Harrison sits in on their orientation and training session.

The organisation has a fun atmosphere but they also have some rules.

Mohini Patel has been with charity: water as a Water Programs Administrator for a year and a half and had interned at the charity before. She is sitting below an adapted paragraph about the lives of the people in the world with regular access to safe, clean water to talk about the needs of the 800 million people without regular access to clean water.

The atmosphere is collaborative and employees will often have impromptu meetings.

But plenty of time is spent focused on work.

Water Changes Everything - the non-profit's motto.

The office has one of the more interesting views in New York City...a proper backyard!

Nearby sits Viktoria Harrison, she is Scott's wife and a crucial part of the organisation serving as its Creative Director.

She designed the motto mural.

Next to the mural is the engineering team. Christina Lutters is a front-end developer who has been with the charity for five months. She previously worked in a post-production shop but she had a background in non-profits and wanted to get back to an organisation she felt was making a difference in people's lives.

It says out of order on the sign...

But Greg Yagoda was in fact working hard behind it. Yagoda is a designer who focuses on the non-profit's print materials.

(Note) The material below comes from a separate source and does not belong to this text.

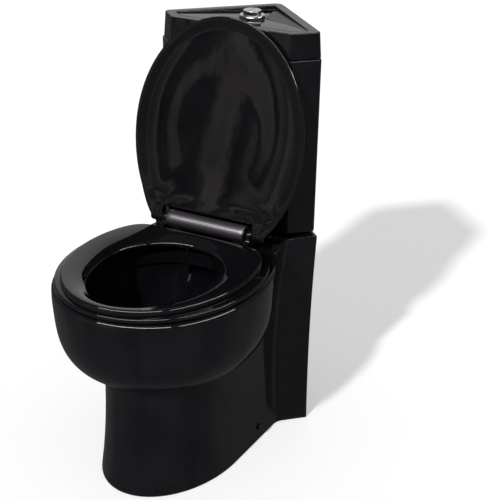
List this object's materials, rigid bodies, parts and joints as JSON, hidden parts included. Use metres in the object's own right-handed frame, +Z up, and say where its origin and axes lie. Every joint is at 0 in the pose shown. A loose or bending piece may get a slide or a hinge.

Yagoda helped design these visualizations of how the charity: water process works.

This old type writer used to belong to Harrison's parents.

We stop by the kitchen which has plenty of caffeine delivery options.

And a well stocked fridge.

charity: water puts an emphasis on their online and social media presence and they have an awesome Pinterest board.

The charity is growing and many interns have to use this main table in the middle of the office. At left is Kaitlin Swist, she just graduated from Bentley University. On the right is Grace Ko who graduated from Boston University.

Here is Scott Harrison in front of some moving pictures taken by Esther Havens, a humanitarian photographer that often works with charity: water.

We check out some of the notes from supporters on the walls as we leave.